Analysis: 46% Nitrogen, 0.4%* Biuret

*0.4% Biuret is the Typical Analysis of this product, however individual consignments may vary slightly, but will not exceed 0.5%

Bag Size: 25kg

Campbells Nitro Lo-Bi Urea only contains 0.4% biuret*. This makes it a low biuret Urea suitable for a wide range of foliar Nitrogen applications in horticulture and agriculture.

Nutrient Form:

The Nitrogen in Nitro Lo-Bi is in the form of Urea, specifically with a low Biuret content. Biuret is present as an impurity of Urea, formed during the manufacturing process, and high levels can be harmful for foliar application, possibly causing plant damage.


Campbells Nitro Lo-Bi Urea is recommended for foliar applications as it has a low Biuret concentration, making it safer to use.

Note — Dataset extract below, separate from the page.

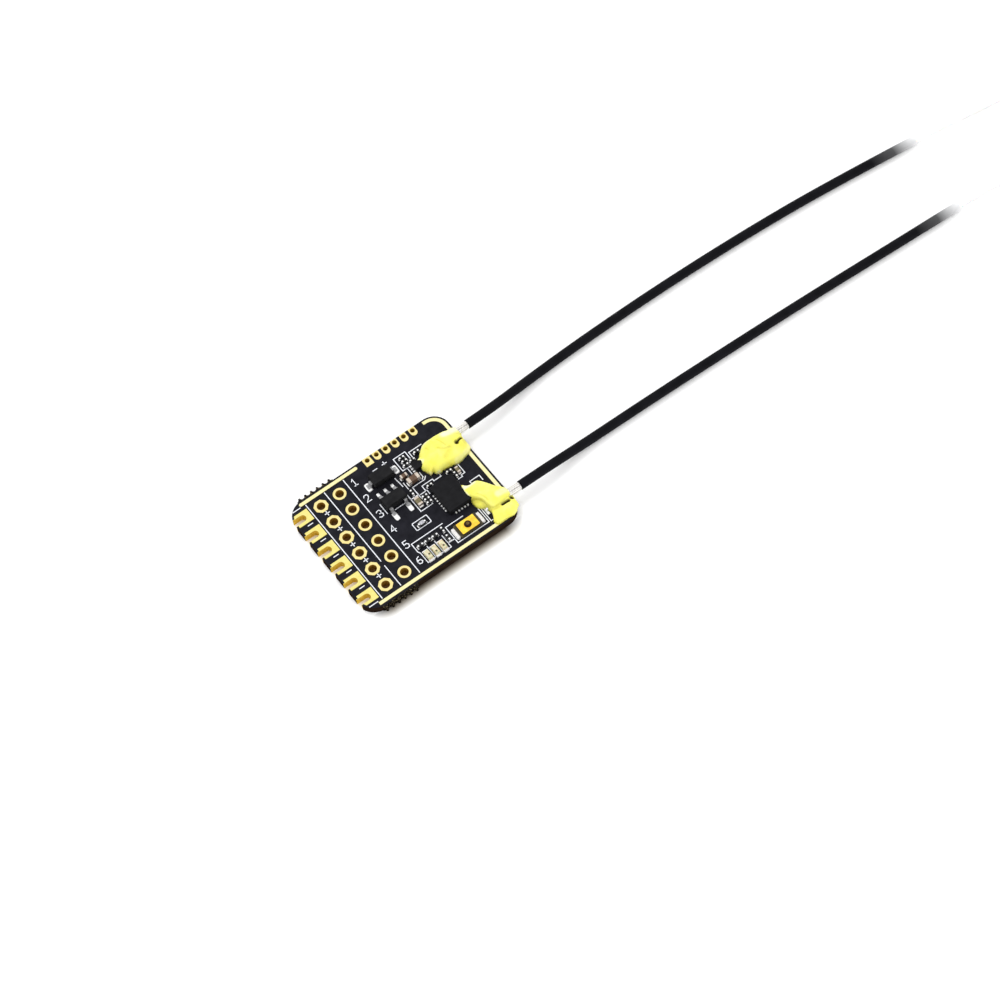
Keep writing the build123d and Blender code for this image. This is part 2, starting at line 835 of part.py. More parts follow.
# The soldered end of each coax: braid tube, inner insulation with its bare conductor bent down
# to the signal pad, solder under the conductor, and solder drawn up round the braid's underside
braid_start_x = antenna_edge_x - braid_reach_in
dielectric_start_x = antenna_edge_x - dielectric_reach_in
conductor_end_x = antenna_edge_x - conductor_reach_in
antenna_ys = {1: antenna_1_y, 2: antenna_2_y}
braids = {}
cores = {}
for number, y in antenna_ys.items():
    with BuildPart() as antenna_braid:
        with BuildSketch(coax_plane(y, braid_start_x)):
            Circle(braid_diameter / 2)
            Circle(dielectric_diameter / 2, mode=Mode.SUBTRACT)
        extrude(amount=braid_end_x - braid_start_x)
    braids[number] = antenna_braid
    save(antenna_braid, f"antenna_{number}_braid")

    with BuildPart() as antenna_core:
        with BuildSketch(coax_plane(y, dielectric_start_x)):
            Circle(dielectric_diameter / 2)
        extrude(amount=braid_end_x - dielectric_start_x)
        with BuildLine() as conductor_line:
            Line(
                (dielectric_start_x, y, coax_height),
                (conductor_end_x, y, part_seat + conductor_diameter / 2),
            )
        with BuildSketch(Plane(origin=conductor_line.line @ 0, z_dir=conductor_line.line % 0)):
            Circle(conductor_diameter / 2)
        sweep(path=conductor_line.line)
    cores[number] = antenna_core
    save(antenna_core, f"antenna_{number}_core")

with BuildPart() as antenna_solder:
    ground_pad_places = [(braid_start_x + ground_pad_length / 2, y) for y in antenna_ys.values()]
    solder_pads(ground_pad_places, ground_pad_length, ground_pad_width)
    solder_pads([(conductor_end_x, y) for y in antenna_ys.values()], signal_pad_length, signal_pad_width)
    with BuildSketch(Plane.XY.offset(part_seat)):
        with Locations(*ground_pad_places):
            Rectangle(ground_pad_length, braid_solder_width)
    extrude(amount=braid_solder_rise)
    for y in antenna_ys.values():
        with BuildSketch(coax_plane(y, braid_start_x)):
            Circle(braid_diameter / 2)
        extrude(amount=ground_pad_length, mode=Mode.SUBTRACT)
save(antenna_solder, "antenna_solder")

# Glue over the soldered ends: a low dome that has flowed round everything under it
glue_shapes = {1: (glue_1_outline, glue_1_height), 2: (glue_2_outline, glue_2_height)}
under_glue = [radio_chip, radio_chip_leads, switch_chip, switch_chip_leads, border_strips, antenna_solder]
for number, (outline, height) in glue_shapes.items():
    centre_x = sum(x for x, y in outline) / len(outline)
    centre_y = sum(y for x, y in outline) / len(outline)
    with BuildPart() as glue:
        for rise, share in glue_levels:
            with BuildSketch(Plane.XY.offset(board_top + rise * height)):
                with BuildLine():
                    Spline(
                        [
                            (
                                antenna_edge_x + centre_x + share * (x - centre_x),
                                antenna_ys[number] + centre_y + share * (y - centre_y),
                            )
                            for x, y in outline
                        ],
                        periodic=True,
                    )
                make_face()
        loft()
        for piece in under_glue + [braids[number], cores[number]]:
            add(piece.part, mode=Mode.SUBTRACT)
    save(glue, f"glue_{number}")


def corner_radii(points):
    # The largest arc that each corner's two runs leave room for.
    radii = []
    for before, corner, after in zip(points, points[1:], points[2:]):
        run_in = Vector(*corner) - Vector(*before)
        run_out = Vector(*after) - Vector(*corner)
        turn = math.radians(run_in.get_angle(run_out))
        radii.append(0.45 * min(run_in.length, run_out.length) / math.tan(turn / 2))
    return radii


def free_tube(name, route, y, diameter):
    # A round tube along a route of straight runs and tangent arcs.
    points = [(braid_end_x + x, y + side, z) for x, side, z in route]
    radii = corner_radii(points)
    with BuildPart() as tube:
        with BuildLine() as line:
            FilletPolyline(*points, radius=radii)
        path = line.wire()
        with BuildSketch(Plane(origin=path @ 0, z_dir=path % 0)):
            Circle(diameter / 2)
        sweep(path=path)
    save(tube, name)
    volume_share = tube.part.volume / (math.pi * diameter**2 / 4 * path.length)
    print(name, "length", round(path.length, 2), "volume to section times length", round(volume_share, 4))
    print("  bend radii", [round(radius, 1) for radius in radii])


# The free antennas: a black jacket and, past its end, the bare receiving tip in its clear insulation
free_tube("antenna_1_jacket", jacket_1_route, antenna_1_y, jacket_diameter)
free_tube("antenna_1_tip", tip_1_route, antenna_1_y, dielectric_diameter)
free_tube("antenna_2_jacket", jacket_2_route, antenna_2_y, jacket_diameter)
free_tube("antenna_2_tip", tip_2_route, antenna_2_y, dielectric_diameter)
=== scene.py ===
import math
import random

import bmesh
import bpy
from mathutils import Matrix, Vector, noise


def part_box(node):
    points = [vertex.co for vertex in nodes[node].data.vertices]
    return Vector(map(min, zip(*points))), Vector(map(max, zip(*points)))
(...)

  • Standard Urea has a higher Biuret concentration, which can be toxic to plants, especially if applied to foliage in high concentrations
  • Plants are not able to readily metabolise Biuret and therefore the presence of elevated levels in plant tissue causes growth reduction and plant damage
  • In sensitive crops (most horticultural crops) or perennial crops (where repeat applications with Biuret containing Urea can accumulate), the selection of Nitro Lo-Bi Urea is strongly advisable


Campbells Nitro Lo-Bi Urea as a foliar spray can provide a very quick Nitrogen response in plants. Foliar Lo-Bi Urea can be useful during periods of very high crop demand or when root Nitrogen uptake is restricted. Lo-Bi Urea is also sometimes used in conjunction with foliar applied trace elements, such as Campbells Bud-wiser.


General rates vary dramatically across horticultural crops compared to broadacre alternatives. For general Tree crop rates, apply at a rate of 0.5kg/100L of water, but for general Vegetable rates this can be increased to 1.0kg/100L of water. In Broadacre crops like Cotton, rates may be as high as 10 – 15kg/100L of water, and Cereals at 20 – 30 kg/100L, as these are less sensitive crops. Before application, seek advice from your Campbell’s distributor or your local agronomist.